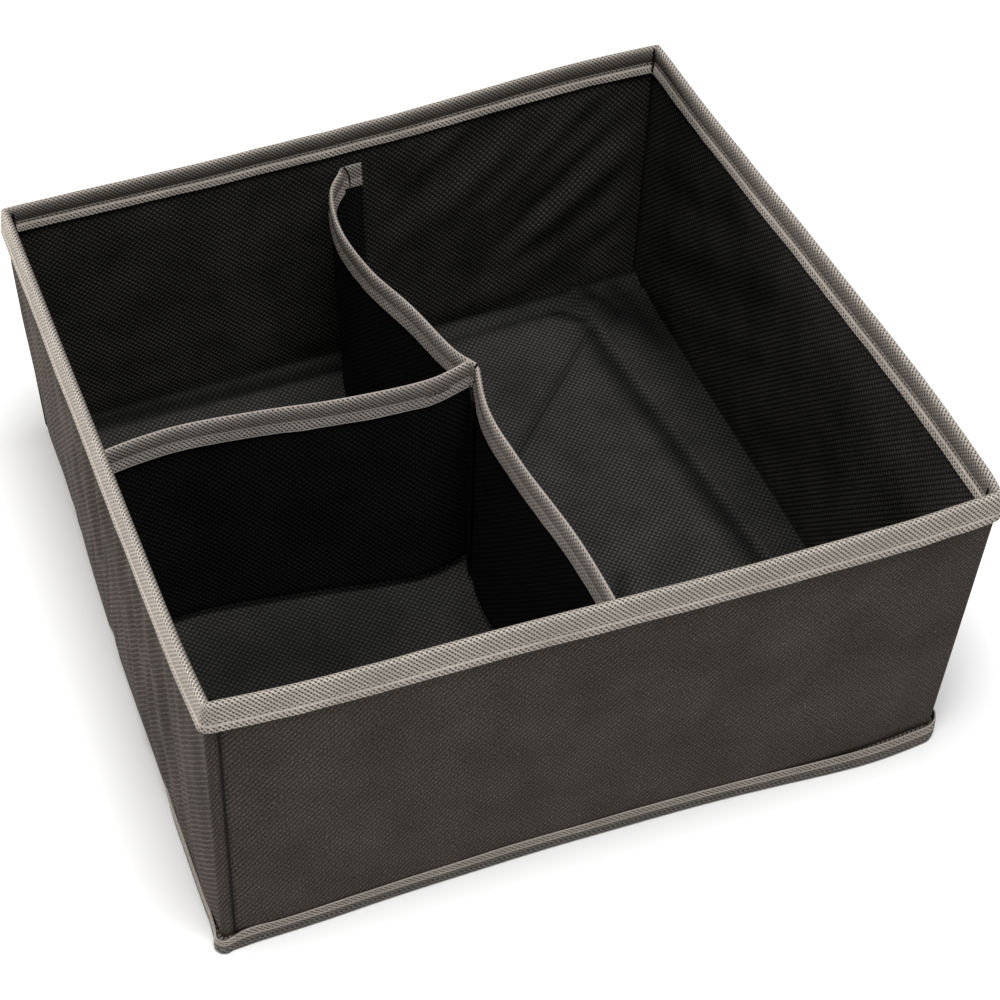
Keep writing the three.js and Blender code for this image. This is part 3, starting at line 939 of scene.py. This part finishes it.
def make_base():
    edge = HALF - 3.0
    columns = steps(-edge, edge, 1.9)
    rows = level(steps(-edge, edge, 1.9))

    def top(x, y):
        z = floor_height(x, y)
        p = inside(x, y, 0)
        return p.x, p.y, z

    lining = cloth("floor_fabric", columns, rows, top)
    dress(lining, FLOOR_CLOTH, "base", ["floor_lining"])

    edge = BASE_EDGE - 4.0
    columns = steps(-edge, edge, 6.0)
    rows = [(edge - y, y) for y in reversed(steps(-edge, edge, 6.0))]

    def under(x, y):
        p = inside(x, y, 0)
        return Vector((p.x, p.y, 0.08 + 0.12 * (1 + drift(x, y, 1.1, long=60, short=40))))

    sheet = cloth("bottom_fabric", columns, rows, under, 0.4)
    dress(sheet, COVER, "base", ["bottom_sheet"])

    columns = steps(-BASE_CARD_X, BASE_CARD_X, 8.0)
    rows = level(steps(-BASE_CARD_Y, BASE_CARD_Y, 8.0))

    def card(x, y):
        r = 14.0
        qx, qy = abs(x) - BASE_CARD_X + r, abs(y) - BASE_CARD_Y + r
        if qx > 0 and qy > 0:
            share = min(max(qx, qy) / math.hypot(qx, qy), 1.0)
            x = math.copysign(BASE_CARD_X - r + qx * share, x)
            y = math.copysign(BASE_CARD_Y - r + qy * share, y)
        return x, y, 1.85

    base_card = cloth("base_card", columns, rows, card, 1.0)
    dress(base_card, BOARD, "base", ["base_board"])


make_base()


# ---------------------------------------------------------------- dividers
def middle_line(board, axis):
    """The plan line down the middle of a divider's card, read from the CAD node."""
    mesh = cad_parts[board].data
    high = max(v.co.z for v in mesh.vertices)
    rails = sorted({(round(v.co.x / MM, 3), round(v.co.y / MM, 3)) for v in mesh.vertices
                    if v.co.z > high - 1e-5}, key=lambda p: p[axis])
    line = [((a[0] + b[0]) / 2, (a[1] + b[1]) / 2) for a, b in zip(rails[::2], rails[1::2])]
    return line


def follow(line, count):
    """Evenly spread stations of a plan line: (run, x, y, left x, left y)."""
    spread = curve_through(line, count)
    stations = []
    for i, (run, (x, y)) in enumerate(spread):
        a = spread[max(i - 1, 0)][1]
        b = spread[min(i + 1, count)][1]
        d = Vector((b[0] - a[0], b[1] - a[1])).normalized()
        stations.append((run, x, y, -d.y, d.x))
    return stations


def make_strip(name, line, rides, nodes, wave=0.0, slim=1.0, fine=2.4, carded=True, taped=True):
    """A divider, or one of its tabs: folded lining fabric that stands on a plan line, with card
    in it where it is a divider, and binding tape over its top edge."""
    count = max(int(sum(math.dist(a, b) for a, b in zip(line, line[1:])) / fine), 8)
    stations = follow(line, count)
    runs = [station[0] for station in stations]
    at = {round(station[0], 6): station for station in stations}
    seed = 1.7 * len(name)

    def place(run, off, z, calm=False):
        _, x, y, lx, ly = at[round(run, 6)]
        ends = ease(run / 12) * ease((runs[-1] - run) / 12)
        if not calm:
            off += wave * drift(run, z, seed, lean=10, long=80, short=24) * ends \
                * ease((DIVIDER_TOP - z) / 16)
        x, y = x + lx * off, y + ly * off
        up = z / DIVIDER_TOP
        if name.startswith("cross"):
            y += up * (1.3 + 3.6 * ease((x + 62) / 50))
        else:
            x += up * (2.2 * hump(y, 44, 32) - 2.9 * hump(y, 122, 70) + 2.0 * hump(y, -98, 48))
        return inside(x, y, z + 0.5 * drift(run, 0, seed, long=40, short=50) * ends)

    if carded:
        rows = level(steps(DIVIDER_LOW + 1, DIVIDER_TOP - 1, 9.0))
        middle = [r for r in runs if 4 < r < runs[-1] - 4]
        card = cloth(f"{name}_card", middle, rows, lambda r, z: place(r, -0.4, z), 0.8)
        dress(card, BOARD, rides, nodes[:1])

    low, top, side = DIVIDER_LOW, DIVIDER_TOP - 3 if taped else DIVIDER_EDGE + 2, 0.86 * slim
    heights = steps(low + 1.2, top, 3.2)
    rows = [(top - z, (side, z)) for z in reversed(heights)]
    run = rows[-1][0]
    for turn in (30, 60, 90, 120, 150):
        a = math.radians(turn)
        run += 0.55
        rows.append((run, (side * math.cos(a), low + 1.2 - 0.9 * math.sin(a))))
    rows += [(run + 0.55 + z - heights[0], (-side, z)) for z in heights]
    sleeve = cloth(f"{name}_fabric", runs, rows, lambda r, given: place(r, *given), 0.3)
    # The divider's fabric is the darker copy: painted shade.
    dress(sleeve, SHADED_DIVIDER_CLOTH, rides, nodes[1:2])

    if not taped:
        return
    leg = DIVIDER_TOP - DIVIDER_EDGE
    half = [(1.62, 0.0), (1.5, 1.6), (1.2, 3.2), (0.94, 4.3), (1.05, 5.0), (1.2, 7.2), (1.15, 9.6),
            (0.75, 11.3)]
    section = [(-w * slim, DIVIDER_EDGE + h) for w, h in half] + [(0, DIVIDER_EDGE + leg)] \
        + [(w * slim, DIVIDER_EDGE + h) for w, h in reversed(half)]
    rows = curve_through(section, 26)

    def bind(r, given):
        off, z = given
        low = ease((DIVIDER_EDGE + 4 - z) / 4)
        fray = low * 0.3 * noise.noise(Vector((r / 11, off, seed)))
        return place(r, off + math.copysign(fray * slim, off), z + fray, calm=True)

    tape = cloth(f"{name}_binding", runs, rows, bind, 0.3, -rows[-1][0] / 2)
    dress(tape, DIVIDER_BINDING, rides, nodes[2:])
    if carded:
        for face, off in (("left", 0.98), ("right", -0.98)):
            seam = [place(r, off, DIVIDER_EDGE + 4.3, calm=True) for r in runs[1:-1]]
            stitches = thread_row(f"{name}_{face}_stitches", seam, TAPE_THREAD, 0.15)
            dress(stitches, TAPE_THREAD, rides)


def divider_nodes(name):
    return [f"{name}_board", f"{name}_sleeve", f"{name}_tape"]


centre_back = middle_line("centre_back_board", 1)[::-1]
centre_front = middle_line("centre_front_board", 1)[::-1]
cross = middle_line("cross_board", 0)
reach = Vector((cross[-1][0] - cross[-2][0], cross[-1][1] - cross[-2][1])).normalized() * 2.2
cross.append((cross[-1][0] + reach.x, cross[-1][1] + reach.y))
make_strip("centre_back", centre_back, "centre_divider", divider_nodes("centre_back"), 0.5)
make_strip("centre_front", centre_front, "centre_divider", divider_nodes("centre_front"), 0.4)
make_strip("cross", cross, "cross_divider", divider_nodes("cross"), 0.5)

# Tabs: each end of a divider turns and lies flat on what it is sewn to.
WALL_FACE = HALF - LINING_FACE
back_x, back_y = centre_back[0]
front_x, _ = centre_front[-1]
left_x, left_y = cross[0]
_, mid_y = cross[-1]
make_strip("centre_back_tab", [(back_x - 1.5, back_y - 2.2), (back_x - 1.0, back_y - 0.4),
                               (back_x - 0.2, WALL_FACE - 2.0), (back_x + 1.2, WALL_FACE - 1.0),
                               (back_x + 3.2, WALL_FACE - 0.7), (back_x + 10.2, WALL_FACE - 0.6)],
           ("back_wall", "centre_divider", (back_x + 6, WALL_FACE, 0), (back_x - 1, back_y - 2, 0)),
           ["", "centre_back_tab"], slim=0.42, fine=0.5, carded=False)
make_strip("centre_front_tab",
           [(front_x + 1.6, -WALL_FACE + 2.6), (front_x + 2.2, -WALL_FACE + 1.3),
            (front_x + 4.0, -WALL_FACE + 0.7), (front_x + 10.6, -WALL_FACE + 0.6)],
           "front_wall", ["", "centre_front_tab"], slim=0.42, fine=0.5, carded=False)
make_strip("cross_left_tab", [(left_x + 1.2, left_y + 0.3), (left_x - 0.2, left_y + 2.0),
                              (-WALL_FACE + 0.9, left_y + 4.2), (-WALL_FACE + 0.6, left_y + 10.5)],
           ("left_wall", "cross_divider", (-WALL_FACE, left_y + 7, 0), (left_x + 2, left_y, 0)),
           ["", "cross_left_tab"], slim=0.42, fine=0.5, carded=False)
beside = [(x - 1.7, y) for _, (x, y) in curve_through(centre_front, 90)
          if mid_y - 13.5 < y < mid_y - 2.0]
make_strip("cross_junction_tab", beside, "centre_divider", ["", "cross_junction_tab"], slim=0.42,
           fine=0.6, carded=False, taped=False)


def tab_seam(name, spots, rides):
    """The curved row of dark stitches that fixes a tab."""
    line = [point for _, point in curve_through([inside(*spot) for spot in spots], 24)]
    dress(thread_row(name, line, DARK_THREAD, 0.32, 2.2), DARK_THREAD, rides)


tab_seam("centre_back_tab_seam",
         [(back_x - 0.4, WALL_FACE - 1.5, 111.2), (back_x + 1.3, WALL_FACE - 1.3, 108),
          (back_x + 2.3, WALL_FACE - 1.2, 103), (back_x + 2.0, WALL_FACE - 1.2, 97)],
         "back_wall")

» **Task description**: Print only the lines that run from the start of the listing to the line bearing "return p.x, p.y, z"; please keep the first line and that last one, exactly as they appear.

» **The result**:
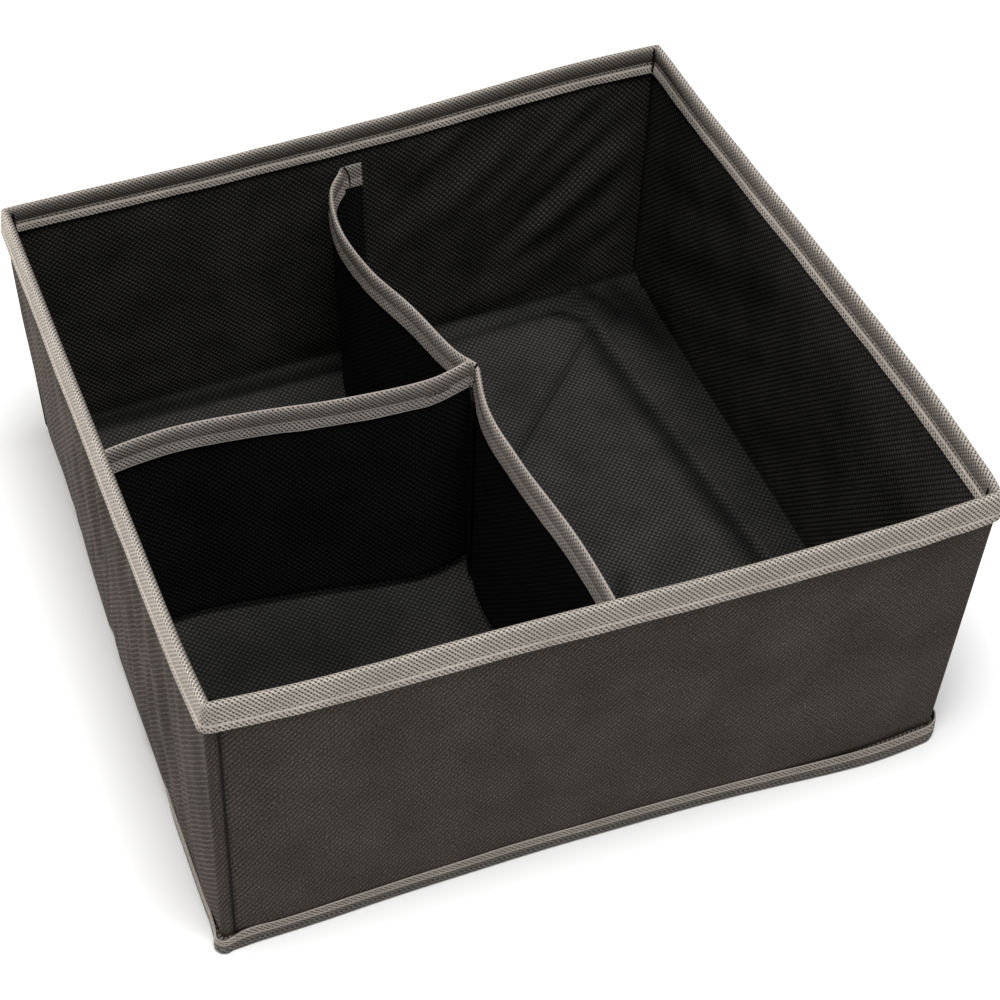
Keep writing the three.js and Blender code for this image. This is part 3, starting at line 939 of scene.py. This part finishes it.
def make_base():
    edge = HALF - 3.0
    columns = steps(-edge, edge, 1.9)
    rows = level(steps(-edge, edge, 1.9))

    def top(x, y):
        z = floor_height(x, y)
        p = inside(x, y, 0)
        return p.x, p.y, z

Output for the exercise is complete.